On Oct. 23, Southern California Gas Company discovered the leak from a storage well at the utility's Aliso Canyon facility in the Santa Susana Mountains at the northwestern end of the San Fernando Valley.
At its peak in late November, the leak from the fifth-largest underground gas storage facility in the US was releasing 58 metric tons of methane an hour, according to preliminary estimates from the California Air Resources Board. By mid-December, the release had eased to 36 metric tons an hour.
Although methane is lighter than air, winds in the area can move some of the gas downhill into populated areas. Residents have reported illnesses, and the leak has triggered an exodus from the community of Porter Ranch, about 1,200 feet below the site and roughly a mile away.
So far, Southern California Gas has relocated more than 2,000 families from Porter Ranch, with another 2,600 reportedly awaiting help relocation help from the company. The FAA has also imposed flight restrictions around the site.
The effect of the leak on the state's greenhouse-gas emissions is comparable to adding 7 million cars to the road, says Timothy O'Connor, director of the Environmental Defense Fund's oil and gas program in California.
In a letter released Wednesday to the people the leak has affected, Dennis Arriola, the gas company's president and chief executive officer, apologized for the event and tried to assure residents that “we are working as quickly and as safely as possible to stop the flow of natural gas from the leak.”
The gas is under enormous pressure – some 3,000 pounds per square inch. Southern California Gas initially tried to pump brine down the well in an unsuccessful attempt to counteract that pressure. The company is now drilling the first of two relief wells that must reach more than 8,000 feet below the surface to allow workers to seal off the leaking well. The second well, which the company has said it plans to begin sinking next month, is a backup. If all goes well, the relief well should be finished by March or April, the company estimates.

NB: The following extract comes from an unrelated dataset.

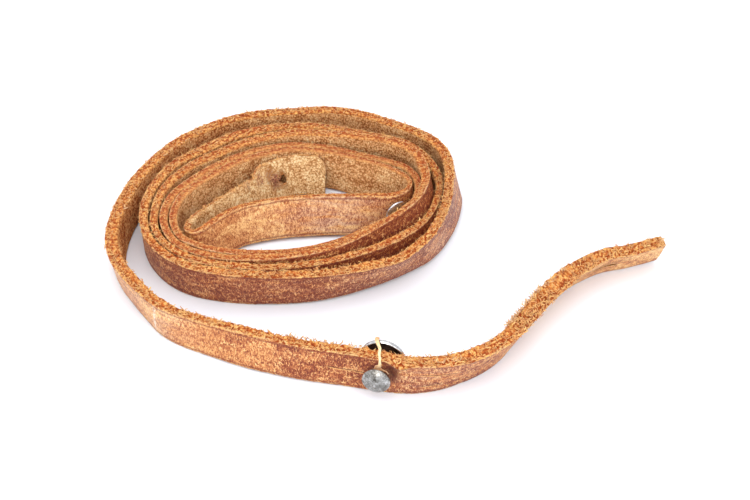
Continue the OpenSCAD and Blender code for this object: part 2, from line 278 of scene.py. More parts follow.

In addition, the company has been drawing gas more heavily from Aliso Canyon than it normally would in hopes of reducing the pressure.
“These fields tend to fly under the radar until there's a catastrophe,” Mr. O'Connor says. In 2001, for instance, gas migrated from a nearby underground storage area to formations underneath Hutchinson, Kansas. It resulted in a gas explosion that triggered a fire downtown while gas-infused brine shot like fountains from long forgotten brine wells.
Current efforts to craft methane regulations at the federal level wouldn't cover facilities like Aliso Canyon, O'Connor explains. Draft regulations aim to control emissions from surface equipment and injection wells, but not from gas-storage wells.
That is likely to change, at least at the state level, he adds.
In California, new rules regarding methane emissions “have been in the works, but storage hasn't been part of them,” he says. “Those new rules are likely to include storage” because of the leak.